Based on these results, although referring to simplified assumptions, portfolios with 15% (or less) overlapping area with the \(r_{jb} \le 30\;{\text{km}}\) zone show a 5% (or less) increase in the portfolio EAL. Such a small variation is deemed to be negligible with respect to the expected variability of portfolio loss estimations, which can be rather large (Silva 2019). For this reason, it could be practical to neglect pulse-like effects if the total area of a given portfolio overlapping with the \(r_{jb} \le 30\;{\text{km}}\) zone is smaller than 15% of the total portfolio area. Applying the derived threshold for faults shorter than the length considered herein (42 km) will likely result in higher conservativism.

5 Concluding remarks

This study investigated the influence of pulse-like ground motions on the estimation of seismic losses for building portfolios. A simulation-based risk assessment framework that includes pulse-like effects has been presented, providing more focus on the aspects related to the pulse-like effects. The proposed methodology relies on near-fault PSHA (accounting for pulse-occurrence probability, pulse period, and the related increase in earthquake-induced ground-motion intensity measures). A cloud analysis-based fragility relationship derivation is included, providing guidance on adopting different suites of ground-motion records to derive fragility relationships for ordinary and pulse-like conditions. A simulation-based estimation of the losses is finally discussed.

The methodology has been applied to 24 synthetic portfolios with size ranging from approximately 200 to 6800 km², located in a fault-normal or fault-parallel relative position with respect to a case-study fault. Different proportions of building types are also considered for the portfolios, including gravity-designed, pre-code reinforced concrete buildings and seismically-designed, special-code reinforced concrete or steel frame.

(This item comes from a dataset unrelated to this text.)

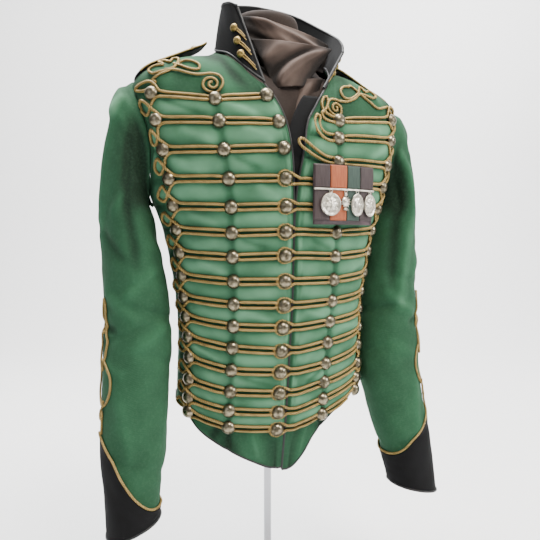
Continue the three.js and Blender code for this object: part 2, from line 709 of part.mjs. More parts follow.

The main results can be summarised as follows:

• As expected, the hazard amplification decreases with the distance from the fault. Such amplification completely vanishes 30 km away from the fault. The main difference among the three considered typologies is the maximum recorded hazard increment, which is somehow proportional to the fundamental period of the structures;

• Using average spectral acceleration as the selected intensity measure, as opposed to the spectral acceleration at the fundamental structural period, has a strong influence on the registered hazard increment. This is governed by the portion of the period bandwidth for the average spectral acceleration that overlaps with the “bump” in the spectrum caused by the pulse-like effects. Since the overlap depends both on the fundamental period and the extremes of the bandwidth, this effect has non-trivial consequences on the hazard estimation and should be carefully considered while interpreting the overall results;

• When deriving pulse-like dependent fragility/vulnerability relationships for structures with fundamental period smaller than one second, an important problem to face is the scarcity of records with period of the pulse smaller than twice the fundamental period. Filtering the records depending on the pulse period is likely to result in an insufficient number, likely leading to statistically-insignificant results in terms of fragility/vulnerability. Therefore, it is proposed to include in the analysis also the records with higher pulse period. It is proposed to define fragility relationships based on a binary variable (ordinary vs pulse like). On the one hand, this means accepting a bias in the fragility results. On the other hand, since the hazard calculations are defined based on the pulse period, the overall loss results would still explicitly depend on the pulse period;

• Pulse-like ground motions consistently impose a higher demand on the case study frames, although this is not particularly higher for the considered short-period structures. This is reflected on the fragility relationships, with a slight reduction of the median, and a negligible effect on the dispersion It is worth mentioning that a robust statistical analysis based on larger datasets is needed to determine if the observed fragility shifts are statistically significant. If this is not the case, a single set of fragility relationships (based on AvgSA) may be used for both ordinary and pulse-like conditions;

• Pulse-like ground motions are practically not affecting the slight and moderate damage fragility relationships, for which an essentially-elastic behaviour is expected. Instead, for the damage states involving non-linear behaviour (extensive and complete damage), such effect is somehow proportional to the ductility capacity of the case study;

• The expected annual loss (normalised with respect to the reconstruction cost of the portfolio) decreases with the size of the considered portfolios, since, according to their particular definition, larger portfolios have a higher number of locations affected by lower levels of hazard;

• The influence of pulse-like effects is significant when estimating the losses of individual building or small portfolios located very close to a fault. The relative amplification of the expected annual loss is inversely proportional to the size of the considered portfolios. In particular, the pulse-like effects are proportional to the portion of portfolio area that overlaps with area around the fault for which the Joyner-Boore distance is smaller than \(r_{jb} = 30\;{\text{km}}\).

• Based on these results, although referring to simplified portfolios, portfolios with 15% (or less) overlapping area with the \(r_{jb} \le 30\;{\text{km}}\) zone show a 5% (or less) increase in the portfolio expected annual loss. Such a small variation is deemed to be negligible with respect to the expected variability of portfolio loss estimations, which can be rather large. For this reason, it could be proposed to neglect pulse-like effects if the area of a given portfolio overlapping with the \(r_{jb} \le 30\;{\text{km}}\) zone is smaller than 15% of the total portfolio area. Applying the derived threshold for faults shorter than the length considered herein (42 km) will likely result in higher conservativism.